The day before the announcement I was up in Newcastle playing against Tasmania. Someone from Channel Nine came up and said, ‘Look, if you get into the Australian team would you mind coming for an interview on the Today show?’
We were back in Sydney the next morning and I get a phone call at five past six saying, ‘This is the Today show. You’re in the Test team. Can you come in?’ So I raced to the shower and I’m thinking about all the things I should say on TV, but I got another phone call about fifteen minutes later, ‘Mark, is there a P. Taylor who plays for New South Wales?’ I said, ‘Yes, there’s Peter our off-spinner.’ ‘Has he played this year?’ I said, ‘Well, he played the last game against Tassie.’ They asked, ‘Could it be him that’s picked?’ And I said, ‘It quite possibly could be.’ Then they said, ‘Will you still come in?’ ‘No,’ I said. ‘I’m not coming in.’
Extra Cover, Egan
One man’s gain, after all, is another man’s loss, and for Mark Waugh in January 1991 that man was his twin brother Steve.
‘Congratulations,’ he said. ‘You’re in.’ Finally I asked, ‘Who’s out?’ Steve replied, ‘Me.
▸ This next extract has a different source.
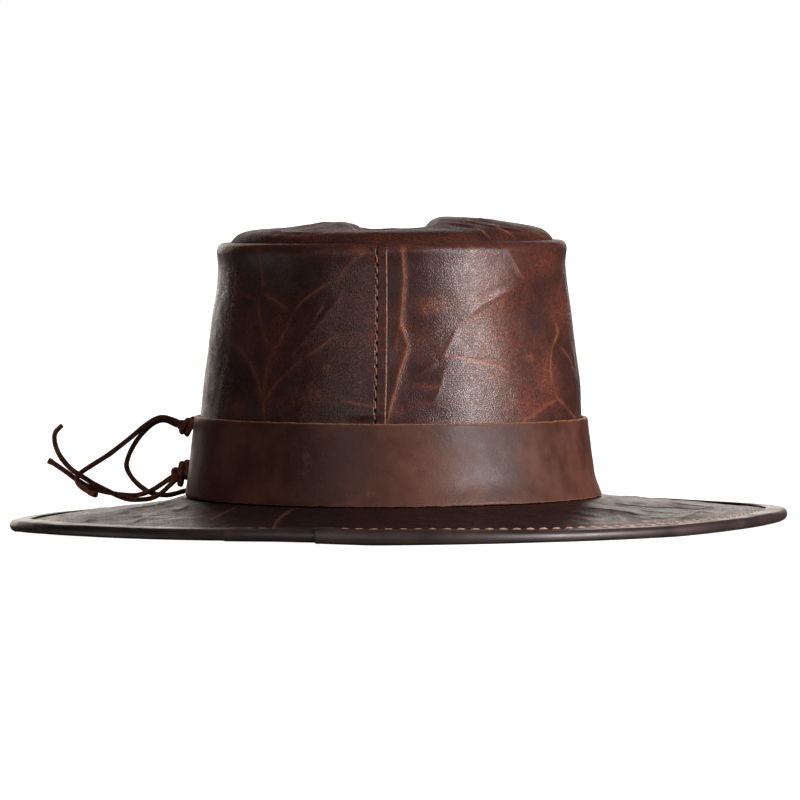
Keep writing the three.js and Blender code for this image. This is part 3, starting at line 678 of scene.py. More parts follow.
def lap_rise(angle, height):
    """The upper panel's thickness where it lies over the other one, left of its raw edge."""
    on_top = (angle <= LAP["edge"]) & (angle > LAP["fade_to"])
    across = 1 - smoothstep(0, LAP["flat_to"] - LAP["fade_to"], LAP["flat_to"] - angle)
    up = smoothstep(LAP["bottom"], LAP["full"], height)
    edge_round = np.clip((LAP["edge"] - angle) / 0.16, 0, 1)
    corner = np.sqrt(np.clip(1 - (1 - edge_round) ** 2, 0, 1))
    return np.where(on_top, LAP["thickness"] * across * up * (0.55 + 0.45 * corner), 0)


SEAM = dict(pitch=4.8, length=3.4, line=-4.7, lean=0.08, first=49.4, last=121, mm_per_degree=1.45)


def seam_marks(angle, height):
    """The groove that the seam's thread lies in, and painted shade: darker along the groove and dark in
    the holes between its stitches.
    """
    across = (angle - SEAM["line"]) * SEAM["mm_per_degree"]
    along = (height - SEAM["first"]) % SEAM["pitch"]
    hole_at = (SEAM["length"] + SEAM["pitch"]) / 2
    inside = (height > SEAM["first"] - 1.5) & (height < SEAM["last"] + 3.5)
    groove = np.exp(-((across / 0.5) ** 2)) * inside
    hole = np.exp(-((across / 0.45) ** 2) - ((along - hole_at) / 0.62) ** 2) * inside
    return 0.3 * groove + 0.7 * hole, np.clip(0.55 * groove + 1.3 * hole, 0, 1)


def ring_angles(back_step, front_step, extra):
    """Angles once round, close together over the back half, with extra ones at a step."""
    back = np.arange(-95, 95, back_step)
    front = np.arange(95, 265, front_step)
    return np.unique(np.round(np.concatenate([back, front, extra]), 4))


RIM_TURNS = np.radians([12, 24, 36, 48, 60, 72, 84, 90])
INSIDE_HEIGHTS = [115, 108, 94, 78, 62, 48, 38, 28, 20, WALL_FOOT]

# The rim's flat top and the lip that it ends in, as inset and drop
LIP_SECTION = [
    (4.2, -0.1),
    (5.4, 0),
    (6.2, 0.25),
    (RIM["width"], 0.7),
    (RIM["width"], RIM["lip_thickness"]),
    (WALL_THICKNESS + 1, RIM["lip_thickness"]),
]


def wall_relief(angle, height):
    """The wall's crease marks, and how far its folds and ripples stand out below the rim."""
    nominal = on_wall(angle, height)
    tint, core, relief = crease_marks(nominal, wall_creases())
    relief = relief + 0.22 * ripples(nominal, 34, 5) + 0.07 * ripples(nominal, 11, 6)
    steady = smoothstep(123, 117, height)
    return tint, core, relief * (0.25 + 0.75 * steady)


def rim_and_inside(angles, top_offset):
    """Rows of points over the rounded rim, along its lip and down the wall's inner face."""
    shoulder = CROWN_SECTIONS[-1]["height"]
    rim_oval = crown_oval(shoulder)
    rows = []
    for turn in RIM_TURNS:
        inset = RIM["corner_radius"] * (1 - math.cos(turn))
        up = shoulder + (RIM["height"] - shoulder) * math.sin(turn)
        rows.append(oval_point(rim_oval, angles, up, top_offset * (1 - math.sin(turn)) - inset))
    for inset, drop in LIP_SECTION:
        rows.append(oval_point(rim_oval, angles, RIM["height"] - drop, -inset))
    for level in INSIDE_HEIGHTS:
        rows.append(on_wall(angles, level, -WALL_THICKNESS - dent_depth(angles, level)))
    return np.stack(rows, axis=1)


def make_crown_wall(materials):
    """The wall, its rim and its inner face, as one closed surface."""
    edge = LAP["edge"]
    at_edge = edge + np.array([-0.6, -0.45, -0.3, -0.16, -0.1, -0.05, -0.02, 0, 0.012, 0.15, 0.35])
    at_seam = SEAM["line"] + np.arange(-0.6, 0.61, 0.12)
    angles = ring_angles(0.42, 0.6, np.concatenate([at_edge, at_seam]))
    behind_band = [WALL_FOOT, 24, 32, 40, 44]
    heights = np.concatenate([behind_band, np.arange(46.5, 121.1, 0.72)])
    angle, height = np.meshgrid(angles, heights, indexing="ij")
    tint, core, relief = wall_relief(angle, height)
    groove, shade = seam_marks(angle, height)
    offset = relief - dent_depth(angle, height) + lap_rise(angle, height) - groove
    outside = on_wall(angle, height, offset)
    grid = np.concatenate([outside, rim_and_inside(angles, offset[:, -1])], axis=1)
    columns, rows = grid.shape[:2]
    shoulder_row = len(heights)
    lip_row = shoulder_row + len(RIM_TURNS) + len(LIP_SECTION) - 1
    raw_edge = np.zeros((columns, rows))
    raw_edge[(angles > edge - 0.31) & (angles <= edge + 0.005), len(behind_band) : shoulder_row] = 1
    # Painted shadow: a dark line just right of the upper panel's raw edge.
    beside = np.exp(-(((angle - edge - 0.3) / 0.35) ** 2)) * (angle > edge + 0.005) * (height > 49)
    # The dark mark is painted shade throughout: the seam's groove and holes, the shadow beside the raw
    # edge and the rim towards its inner edge.
    dark = widened(np.maximum(shade, 0.8 * beside), rows)
    # Painted shade over the rim, darker towards its inner edge where the top panel meets it.
    lip_shade = np.linspace(0.25, 0.8, 8)
    dark[:, lip_row - len(lip_shade) : lip_row] = lip_shade
    wear = widened(wall_wear(angle, height), rows)
    wear[:, shoulder_row:lip_row] = 0.25
    tint = np.concatenate([tint, tint[:, -1:] * (1 - np.sin(RIM_TURNS))], axis=1)
    marks = dict(
        crease=widened(tint, rows),
        crease_core=widened(core, rows, 1),
        raw_edge=raw_edge,
        wear=wear,
        dark=dark,
    )
    make_piece(
        "crown_wall", grid.reshape(-1, 3), grid_faces(columns, rows, True, True), materials,
        ["crown_side"], marks,
        rough_faces(columns, rows, rows - len(INSIDE_HEIGHTS) - 2, rows),
    )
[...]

But I’m just another player.’ We sat there stunned for about three minutes. Obviously I’d rather have taken someone else’s place, but I thought my turn could come in a Test if I kept scoring runs. Of all the wickets in the world to make your debut on you’d have to pick Adelaide. I’d played two previous first-class innings there and got 70-odd and 172. I roomed with Merv Hughes and if I had any tension he relieved it and I had a good night’s sleep before the Test. Merv is a great fun sort of fellow.
The Bedside Book of Cricket Centuries, Smith
Sometimes, too, you don’t know what you’ve got till it’s gone, like Bob Simpson in England in 1993.
Simmo was hitting fly balls, calling out a player’s name and usually thumping the ball well away from him. Up goes the ball. ‘Deano,’ shouts Simmo. Nobody moves. Up goes the ball again. ‘Deano.’ And again it plops to the ground. Simmo is looking a bit annoyed when Merv shouts, ‘He’s not here, Simmo. You didn’t pick him . . .’ Old habits die hard.